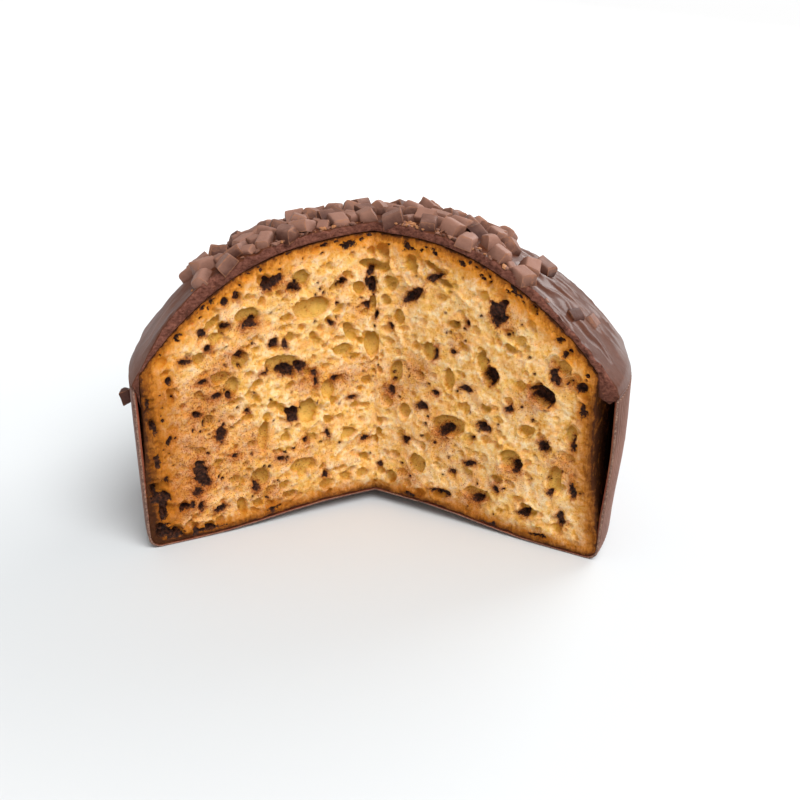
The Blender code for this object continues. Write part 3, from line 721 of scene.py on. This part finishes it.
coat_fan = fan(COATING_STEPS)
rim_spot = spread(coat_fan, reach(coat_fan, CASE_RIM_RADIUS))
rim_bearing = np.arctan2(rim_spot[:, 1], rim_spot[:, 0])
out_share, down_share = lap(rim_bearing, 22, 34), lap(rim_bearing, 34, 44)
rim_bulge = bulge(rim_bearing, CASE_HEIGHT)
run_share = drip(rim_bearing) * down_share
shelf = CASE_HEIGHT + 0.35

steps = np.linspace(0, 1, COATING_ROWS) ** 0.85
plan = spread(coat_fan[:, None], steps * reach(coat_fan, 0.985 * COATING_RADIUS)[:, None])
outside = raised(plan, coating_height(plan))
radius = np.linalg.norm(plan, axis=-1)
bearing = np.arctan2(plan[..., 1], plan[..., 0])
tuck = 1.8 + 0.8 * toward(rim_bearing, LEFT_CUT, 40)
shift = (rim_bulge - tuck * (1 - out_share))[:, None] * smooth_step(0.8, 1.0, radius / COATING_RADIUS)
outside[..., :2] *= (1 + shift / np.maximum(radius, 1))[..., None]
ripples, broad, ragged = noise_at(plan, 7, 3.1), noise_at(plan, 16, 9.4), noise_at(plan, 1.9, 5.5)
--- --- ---
All of the material above needs to be copied exactly.

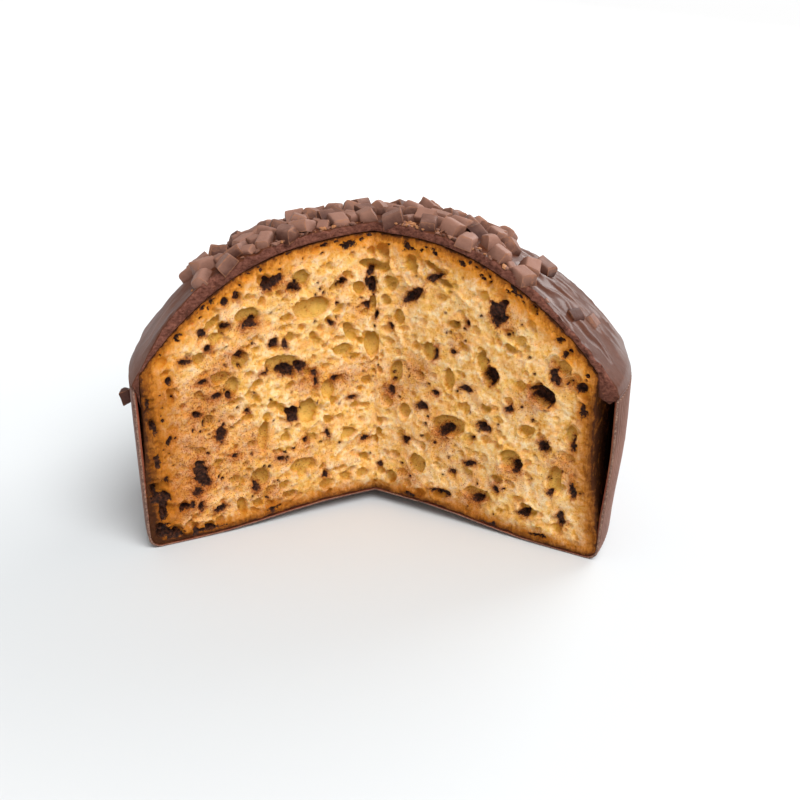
The Blender code for this object continues. Write part 3, from line 721 of scene.py on. This part finishes it.
coat_fan = fan(COATING_STEPS)
rim_spot = spread(coat_fan, reach(coat_fan, CASE_RIM_RADIUS))
rim_bearing = np.arctan2(rim_spot[:, 1], rim_spot[:, 0])
out_share, down_share = lap(rim_bearing, 22, 34), lap(rim_bearing, 34, 44)
rim_bulge = bulge(rim_bearing, CASE_HEIGHT)
run_share = drip(rim_bearing) * down_share
shelf = CASE_HEIGHT + 0.35

steps = np.linspace(0, 1, COATING_ROWS) ** 0.85
plan = spread(coat_fan[:, None], steps * reach(coat_fan, 0.985 * COATING_RADIUS)[:, None])
outside = raised(plan, coating_height(plan))
radius = np.linalg.norm(plan, axis=-1)
bearing = np.arctan2(plan[..., 1], plan[..., 0])
tuck = 1.8 + 0.8 * toward(rim_bearing, LEFT_CUT, 40)
shift = (rim_bulge - tuck * (1 - out_share))[:, None] * smooth_step(0.8, 1.0, radius / COATING_RADIUS)
outside[..., :2] *= (1 + shift / np.maximum(radius, 1))[..., None]
ripples, broad, ragged = noise_at(plan, 7, 3.1), noise_at(plan, 16, 9.4), noise_at(plan, 1.9, 5.5)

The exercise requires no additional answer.